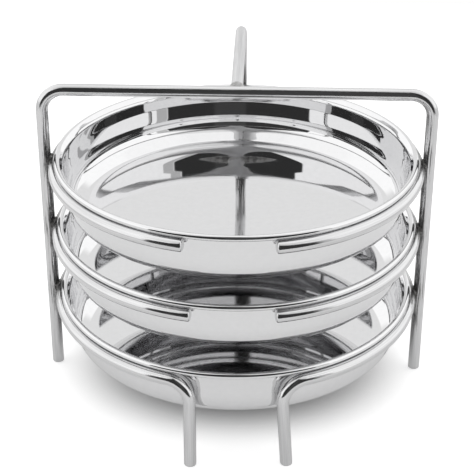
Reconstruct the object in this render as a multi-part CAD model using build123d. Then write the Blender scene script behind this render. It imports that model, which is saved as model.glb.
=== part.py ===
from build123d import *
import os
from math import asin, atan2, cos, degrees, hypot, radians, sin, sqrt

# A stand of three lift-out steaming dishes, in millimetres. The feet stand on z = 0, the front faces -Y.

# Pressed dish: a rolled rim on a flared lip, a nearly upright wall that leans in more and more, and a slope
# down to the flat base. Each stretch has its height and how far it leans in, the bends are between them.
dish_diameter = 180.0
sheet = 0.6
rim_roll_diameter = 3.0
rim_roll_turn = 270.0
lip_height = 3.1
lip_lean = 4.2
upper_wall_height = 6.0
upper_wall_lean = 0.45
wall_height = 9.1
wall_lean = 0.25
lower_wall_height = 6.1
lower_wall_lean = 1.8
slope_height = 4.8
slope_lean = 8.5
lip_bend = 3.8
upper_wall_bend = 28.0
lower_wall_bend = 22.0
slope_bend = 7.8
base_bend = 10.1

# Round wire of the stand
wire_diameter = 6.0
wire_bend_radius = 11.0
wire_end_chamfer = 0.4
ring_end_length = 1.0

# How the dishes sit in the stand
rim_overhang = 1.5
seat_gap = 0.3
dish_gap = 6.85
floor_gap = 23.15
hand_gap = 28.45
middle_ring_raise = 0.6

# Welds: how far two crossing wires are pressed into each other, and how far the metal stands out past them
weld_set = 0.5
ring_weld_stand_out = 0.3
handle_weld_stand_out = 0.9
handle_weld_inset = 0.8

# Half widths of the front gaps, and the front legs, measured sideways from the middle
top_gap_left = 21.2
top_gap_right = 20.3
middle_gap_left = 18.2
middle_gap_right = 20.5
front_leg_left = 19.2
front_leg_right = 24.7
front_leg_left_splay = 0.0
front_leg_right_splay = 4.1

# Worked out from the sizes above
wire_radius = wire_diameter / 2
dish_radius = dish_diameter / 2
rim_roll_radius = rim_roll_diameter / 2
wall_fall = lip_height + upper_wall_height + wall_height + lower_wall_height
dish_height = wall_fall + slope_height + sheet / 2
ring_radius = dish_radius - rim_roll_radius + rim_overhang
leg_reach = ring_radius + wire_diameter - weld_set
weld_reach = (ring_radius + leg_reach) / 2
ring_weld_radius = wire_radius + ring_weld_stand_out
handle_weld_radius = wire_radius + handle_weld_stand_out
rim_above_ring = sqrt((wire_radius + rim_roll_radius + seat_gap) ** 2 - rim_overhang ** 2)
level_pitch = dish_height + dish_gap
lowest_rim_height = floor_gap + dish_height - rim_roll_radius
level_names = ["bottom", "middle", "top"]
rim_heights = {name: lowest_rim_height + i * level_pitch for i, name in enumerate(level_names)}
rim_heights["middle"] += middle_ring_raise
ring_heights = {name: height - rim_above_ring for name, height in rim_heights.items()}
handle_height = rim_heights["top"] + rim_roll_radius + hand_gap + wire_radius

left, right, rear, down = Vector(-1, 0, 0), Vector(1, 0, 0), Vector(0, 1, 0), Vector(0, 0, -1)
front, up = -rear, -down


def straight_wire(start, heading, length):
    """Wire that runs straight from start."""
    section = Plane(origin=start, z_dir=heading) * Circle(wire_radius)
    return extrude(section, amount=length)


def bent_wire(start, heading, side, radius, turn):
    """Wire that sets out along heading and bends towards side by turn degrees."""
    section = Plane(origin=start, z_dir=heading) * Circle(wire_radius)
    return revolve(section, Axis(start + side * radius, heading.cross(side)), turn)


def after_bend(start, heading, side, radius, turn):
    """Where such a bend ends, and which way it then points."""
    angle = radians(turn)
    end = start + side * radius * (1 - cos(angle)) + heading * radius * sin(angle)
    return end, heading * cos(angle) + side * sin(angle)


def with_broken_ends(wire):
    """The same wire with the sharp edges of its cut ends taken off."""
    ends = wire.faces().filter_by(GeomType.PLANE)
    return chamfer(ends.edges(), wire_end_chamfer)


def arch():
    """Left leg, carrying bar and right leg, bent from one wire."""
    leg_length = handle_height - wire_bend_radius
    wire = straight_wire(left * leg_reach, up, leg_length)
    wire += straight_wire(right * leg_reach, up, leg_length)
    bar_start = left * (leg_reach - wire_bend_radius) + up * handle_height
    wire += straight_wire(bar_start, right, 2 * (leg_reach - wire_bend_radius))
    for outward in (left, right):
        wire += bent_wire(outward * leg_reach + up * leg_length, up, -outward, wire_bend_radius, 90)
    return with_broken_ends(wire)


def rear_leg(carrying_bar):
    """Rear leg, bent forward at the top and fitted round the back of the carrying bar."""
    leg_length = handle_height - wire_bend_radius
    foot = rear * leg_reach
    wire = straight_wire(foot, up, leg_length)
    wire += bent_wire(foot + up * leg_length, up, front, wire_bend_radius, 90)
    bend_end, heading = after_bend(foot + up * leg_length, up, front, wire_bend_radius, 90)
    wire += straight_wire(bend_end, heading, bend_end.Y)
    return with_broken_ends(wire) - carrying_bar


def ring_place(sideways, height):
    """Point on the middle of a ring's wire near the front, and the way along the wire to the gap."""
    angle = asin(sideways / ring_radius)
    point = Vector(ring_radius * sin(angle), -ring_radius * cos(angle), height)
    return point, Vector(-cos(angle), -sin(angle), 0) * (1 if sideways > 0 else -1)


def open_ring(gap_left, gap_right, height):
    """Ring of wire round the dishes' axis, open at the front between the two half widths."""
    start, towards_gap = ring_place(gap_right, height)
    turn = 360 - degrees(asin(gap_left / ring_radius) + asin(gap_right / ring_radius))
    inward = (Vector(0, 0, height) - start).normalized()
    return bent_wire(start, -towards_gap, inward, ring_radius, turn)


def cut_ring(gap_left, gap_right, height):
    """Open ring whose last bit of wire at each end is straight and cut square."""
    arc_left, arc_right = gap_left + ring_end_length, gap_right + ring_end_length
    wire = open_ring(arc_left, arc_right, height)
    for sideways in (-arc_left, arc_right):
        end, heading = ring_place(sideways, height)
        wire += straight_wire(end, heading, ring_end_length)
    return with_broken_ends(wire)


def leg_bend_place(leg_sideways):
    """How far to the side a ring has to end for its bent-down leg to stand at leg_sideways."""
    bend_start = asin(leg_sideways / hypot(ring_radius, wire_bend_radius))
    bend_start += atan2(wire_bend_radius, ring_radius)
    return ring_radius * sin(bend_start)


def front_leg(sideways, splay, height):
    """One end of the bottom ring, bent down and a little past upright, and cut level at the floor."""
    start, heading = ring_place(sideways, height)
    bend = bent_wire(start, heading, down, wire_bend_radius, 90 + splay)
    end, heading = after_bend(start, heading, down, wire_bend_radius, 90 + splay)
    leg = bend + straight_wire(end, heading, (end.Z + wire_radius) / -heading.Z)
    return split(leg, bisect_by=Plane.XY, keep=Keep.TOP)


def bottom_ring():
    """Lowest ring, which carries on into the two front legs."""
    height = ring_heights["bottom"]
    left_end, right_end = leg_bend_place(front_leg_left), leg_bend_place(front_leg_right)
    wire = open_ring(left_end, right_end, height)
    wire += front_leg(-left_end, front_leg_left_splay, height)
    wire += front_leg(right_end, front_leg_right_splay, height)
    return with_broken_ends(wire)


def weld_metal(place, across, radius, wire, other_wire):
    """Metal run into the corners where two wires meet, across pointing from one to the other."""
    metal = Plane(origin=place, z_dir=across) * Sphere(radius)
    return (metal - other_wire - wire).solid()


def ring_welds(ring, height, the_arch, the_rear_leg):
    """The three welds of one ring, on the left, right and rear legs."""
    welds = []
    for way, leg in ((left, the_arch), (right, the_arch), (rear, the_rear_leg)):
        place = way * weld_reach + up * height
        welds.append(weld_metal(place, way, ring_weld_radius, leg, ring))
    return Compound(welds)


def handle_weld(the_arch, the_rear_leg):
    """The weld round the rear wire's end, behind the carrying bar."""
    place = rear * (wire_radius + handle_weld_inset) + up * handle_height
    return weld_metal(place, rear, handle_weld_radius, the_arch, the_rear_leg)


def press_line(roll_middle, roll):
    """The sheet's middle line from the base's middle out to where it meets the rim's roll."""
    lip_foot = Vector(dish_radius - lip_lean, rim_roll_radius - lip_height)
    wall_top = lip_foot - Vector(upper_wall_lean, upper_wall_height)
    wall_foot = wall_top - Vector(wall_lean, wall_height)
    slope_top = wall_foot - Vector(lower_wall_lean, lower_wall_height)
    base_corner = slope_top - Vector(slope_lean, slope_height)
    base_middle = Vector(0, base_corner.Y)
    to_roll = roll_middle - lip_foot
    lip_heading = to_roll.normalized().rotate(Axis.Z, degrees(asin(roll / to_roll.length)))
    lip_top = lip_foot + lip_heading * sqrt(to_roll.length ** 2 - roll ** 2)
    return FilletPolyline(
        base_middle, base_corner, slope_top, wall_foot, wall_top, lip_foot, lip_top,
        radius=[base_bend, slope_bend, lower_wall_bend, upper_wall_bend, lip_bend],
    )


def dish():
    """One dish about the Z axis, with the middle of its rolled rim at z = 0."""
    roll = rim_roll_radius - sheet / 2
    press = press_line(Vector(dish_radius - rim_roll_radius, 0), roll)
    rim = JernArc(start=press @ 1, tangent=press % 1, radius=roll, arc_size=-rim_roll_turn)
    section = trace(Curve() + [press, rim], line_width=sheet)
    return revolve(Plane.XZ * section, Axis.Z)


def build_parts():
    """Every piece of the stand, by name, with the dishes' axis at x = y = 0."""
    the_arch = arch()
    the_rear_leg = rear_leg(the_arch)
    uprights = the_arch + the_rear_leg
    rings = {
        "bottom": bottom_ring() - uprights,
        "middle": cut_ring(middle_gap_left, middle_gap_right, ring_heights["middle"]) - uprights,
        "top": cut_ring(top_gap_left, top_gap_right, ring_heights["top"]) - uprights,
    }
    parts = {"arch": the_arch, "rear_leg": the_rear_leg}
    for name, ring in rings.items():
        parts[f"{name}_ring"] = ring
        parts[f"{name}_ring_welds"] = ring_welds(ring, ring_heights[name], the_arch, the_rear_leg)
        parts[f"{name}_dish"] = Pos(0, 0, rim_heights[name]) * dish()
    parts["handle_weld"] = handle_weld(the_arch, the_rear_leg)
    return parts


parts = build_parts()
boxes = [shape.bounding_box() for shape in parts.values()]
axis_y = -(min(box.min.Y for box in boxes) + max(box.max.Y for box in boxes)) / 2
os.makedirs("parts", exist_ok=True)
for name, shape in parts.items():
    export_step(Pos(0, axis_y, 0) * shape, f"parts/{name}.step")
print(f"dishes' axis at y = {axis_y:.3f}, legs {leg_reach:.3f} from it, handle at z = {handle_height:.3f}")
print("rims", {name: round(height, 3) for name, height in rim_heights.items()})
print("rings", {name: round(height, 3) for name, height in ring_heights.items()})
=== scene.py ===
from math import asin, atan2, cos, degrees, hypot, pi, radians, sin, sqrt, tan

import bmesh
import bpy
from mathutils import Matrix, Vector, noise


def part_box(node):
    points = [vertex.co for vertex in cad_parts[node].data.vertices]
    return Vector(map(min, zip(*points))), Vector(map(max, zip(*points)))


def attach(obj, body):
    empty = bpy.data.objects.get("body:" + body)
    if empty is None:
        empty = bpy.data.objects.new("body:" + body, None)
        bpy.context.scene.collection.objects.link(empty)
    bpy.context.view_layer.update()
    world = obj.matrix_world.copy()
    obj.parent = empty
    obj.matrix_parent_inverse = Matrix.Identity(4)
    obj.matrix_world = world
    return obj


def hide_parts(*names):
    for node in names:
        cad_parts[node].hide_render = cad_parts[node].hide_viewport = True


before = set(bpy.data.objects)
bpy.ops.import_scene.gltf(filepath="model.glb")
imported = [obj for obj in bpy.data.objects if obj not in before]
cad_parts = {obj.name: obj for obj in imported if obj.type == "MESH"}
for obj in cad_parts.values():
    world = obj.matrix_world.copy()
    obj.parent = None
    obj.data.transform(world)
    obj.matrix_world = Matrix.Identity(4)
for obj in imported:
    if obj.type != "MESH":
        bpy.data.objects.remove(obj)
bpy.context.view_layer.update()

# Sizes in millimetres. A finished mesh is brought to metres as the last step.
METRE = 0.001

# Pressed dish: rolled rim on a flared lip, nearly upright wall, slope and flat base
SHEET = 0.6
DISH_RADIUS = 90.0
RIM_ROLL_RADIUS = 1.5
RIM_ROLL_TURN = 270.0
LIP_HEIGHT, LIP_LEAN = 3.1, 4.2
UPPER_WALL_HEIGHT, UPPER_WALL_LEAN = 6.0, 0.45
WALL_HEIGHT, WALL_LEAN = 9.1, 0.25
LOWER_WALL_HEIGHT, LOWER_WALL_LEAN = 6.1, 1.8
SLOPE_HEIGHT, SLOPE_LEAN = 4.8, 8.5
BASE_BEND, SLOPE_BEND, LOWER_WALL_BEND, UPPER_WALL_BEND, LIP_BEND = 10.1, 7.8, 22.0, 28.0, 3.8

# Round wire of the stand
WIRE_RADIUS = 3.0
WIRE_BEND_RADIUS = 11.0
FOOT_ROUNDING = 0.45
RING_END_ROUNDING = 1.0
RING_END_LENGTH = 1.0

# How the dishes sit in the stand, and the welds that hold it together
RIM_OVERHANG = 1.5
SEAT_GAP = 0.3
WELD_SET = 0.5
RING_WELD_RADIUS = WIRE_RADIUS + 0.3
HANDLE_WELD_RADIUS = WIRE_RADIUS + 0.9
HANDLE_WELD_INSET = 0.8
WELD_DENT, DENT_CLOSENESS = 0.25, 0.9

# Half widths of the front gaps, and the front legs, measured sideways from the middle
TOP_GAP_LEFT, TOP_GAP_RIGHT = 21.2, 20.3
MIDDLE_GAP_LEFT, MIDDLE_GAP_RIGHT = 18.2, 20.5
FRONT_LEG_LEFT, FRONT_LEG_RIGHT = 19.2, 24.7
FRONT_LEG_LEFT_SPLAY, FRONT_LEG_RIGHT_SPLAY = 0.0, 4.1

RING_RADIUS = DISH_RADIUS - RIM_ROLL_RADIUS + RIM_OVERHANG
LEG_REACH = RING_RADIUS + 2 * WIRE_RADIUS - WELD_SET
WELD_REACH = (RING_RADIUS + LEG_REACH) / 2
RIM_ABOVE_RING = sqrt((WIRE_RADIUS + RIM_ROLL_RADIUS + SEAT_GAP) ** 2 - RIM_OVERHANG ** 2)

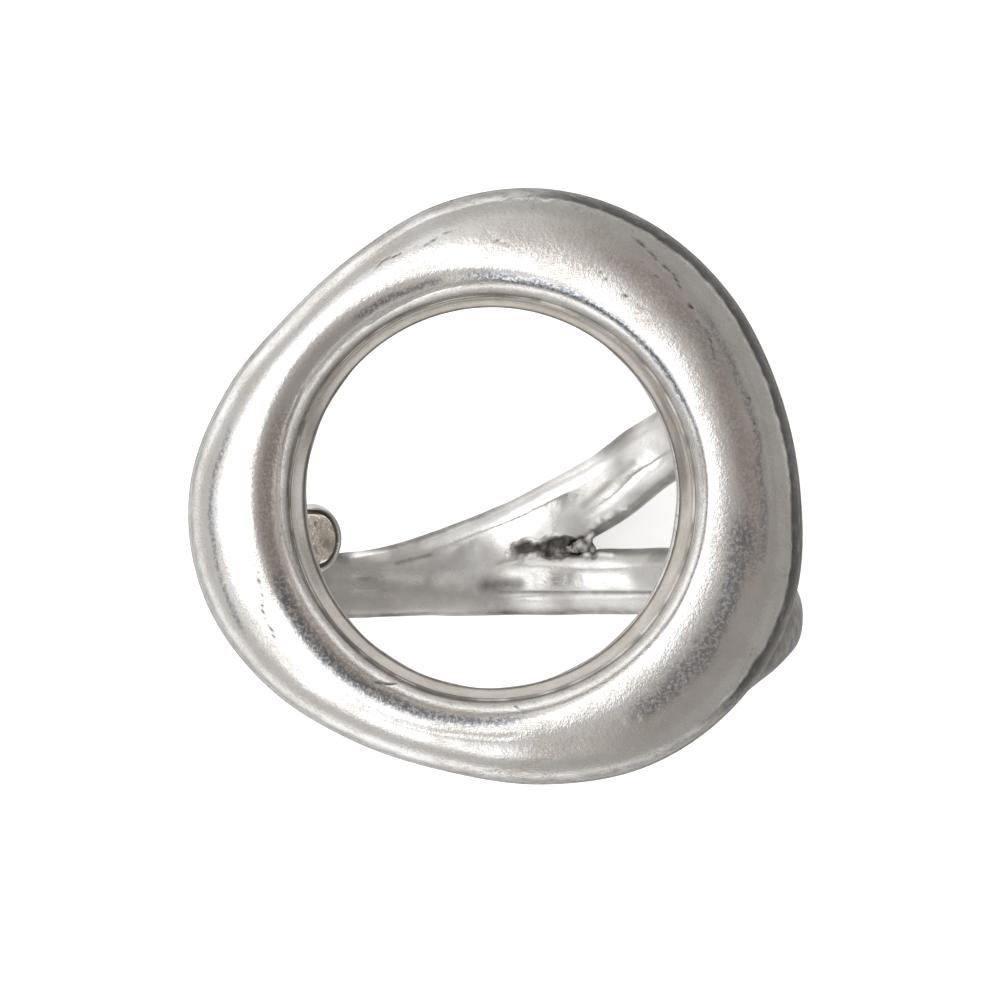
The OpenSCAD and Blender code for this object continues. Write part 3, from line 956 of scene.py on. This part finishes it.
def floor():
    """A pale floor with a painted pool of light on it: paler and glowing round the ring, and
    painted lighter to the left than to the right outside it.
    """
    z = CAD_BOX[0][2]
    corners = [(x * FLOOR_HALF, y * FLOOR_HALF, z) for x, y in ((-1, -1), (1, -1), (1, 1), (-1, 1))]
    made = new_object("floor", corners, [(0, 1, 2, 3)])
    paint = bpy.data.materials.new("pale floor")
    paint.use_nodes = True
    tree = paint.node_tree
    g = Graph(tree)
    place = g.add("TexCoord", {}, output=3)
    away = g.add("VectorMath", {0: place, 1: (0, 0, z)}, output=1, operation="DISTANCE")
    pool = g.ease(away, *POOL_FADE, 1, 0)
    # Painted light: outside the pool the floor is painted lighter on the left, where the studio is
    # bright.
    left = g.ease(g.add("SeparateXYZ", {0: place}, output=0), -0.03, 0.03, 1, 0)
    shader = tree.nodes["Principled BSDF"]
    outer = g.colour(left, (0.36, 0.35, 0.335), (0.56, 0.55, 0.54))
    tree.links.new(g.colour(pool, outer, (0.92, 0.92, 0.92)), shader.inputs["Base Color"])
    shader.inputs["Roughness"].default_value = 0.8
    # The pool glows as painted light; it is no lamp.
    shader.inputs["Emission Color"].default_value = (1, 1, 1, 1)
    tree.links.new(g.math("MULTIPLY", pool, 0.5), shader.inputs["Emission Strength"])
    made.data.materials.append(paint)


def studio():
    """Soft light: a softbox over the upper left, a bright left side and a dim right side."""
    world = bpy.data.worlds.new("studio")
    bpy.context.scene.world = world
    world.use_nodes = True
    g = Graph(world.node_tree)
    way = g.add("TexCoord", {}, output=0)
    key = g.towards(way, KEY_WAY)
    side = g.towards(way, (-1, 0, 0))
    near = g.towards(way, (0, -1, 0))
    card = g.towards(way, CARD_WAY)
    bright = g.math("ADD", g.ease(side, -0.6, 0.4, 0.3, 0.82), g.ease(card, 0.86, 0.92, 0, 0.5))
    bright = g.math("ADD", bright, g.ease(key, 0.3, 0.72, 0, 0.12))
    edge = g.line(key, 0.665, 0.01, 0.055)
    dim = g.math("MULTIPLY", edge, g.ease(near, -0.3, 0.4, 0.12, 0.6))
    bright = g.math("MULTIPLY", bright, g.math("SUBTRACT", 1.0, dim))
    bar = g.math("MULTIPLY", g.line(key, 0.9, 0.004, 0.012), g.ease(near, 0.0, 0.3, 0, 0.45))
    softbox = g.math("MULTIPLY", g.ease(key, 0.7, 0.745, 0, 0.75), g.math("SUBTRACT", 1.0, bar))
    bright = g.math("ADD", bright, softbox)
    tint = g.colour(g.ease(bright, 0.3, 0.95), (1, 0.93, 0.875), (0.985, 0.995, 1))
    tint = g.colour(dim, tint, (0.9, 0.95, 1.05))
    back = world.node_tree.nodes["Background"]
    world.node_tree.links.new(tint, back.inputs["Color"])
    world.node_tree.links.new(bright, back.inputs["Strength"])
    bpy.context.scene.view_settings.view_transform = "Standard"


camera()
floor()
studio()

·····

▶ Description of the task
Above are the entries; repeat their lines exactly, from the first through the one that contains "hypot, radians, sin, sqrt".

▶ Correct result
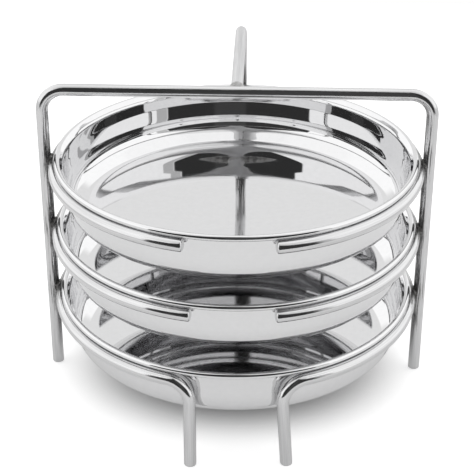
Reconstruct the object in this render as a multi-part CAD model using build123d. Then write the Blender scene script behind this render. It imports that model, which is saved as model.glb.
=== part.py ===
from build123d import *
import os
from math import asin, atan2, cos, degrees, hypot, radians, sin, sqrt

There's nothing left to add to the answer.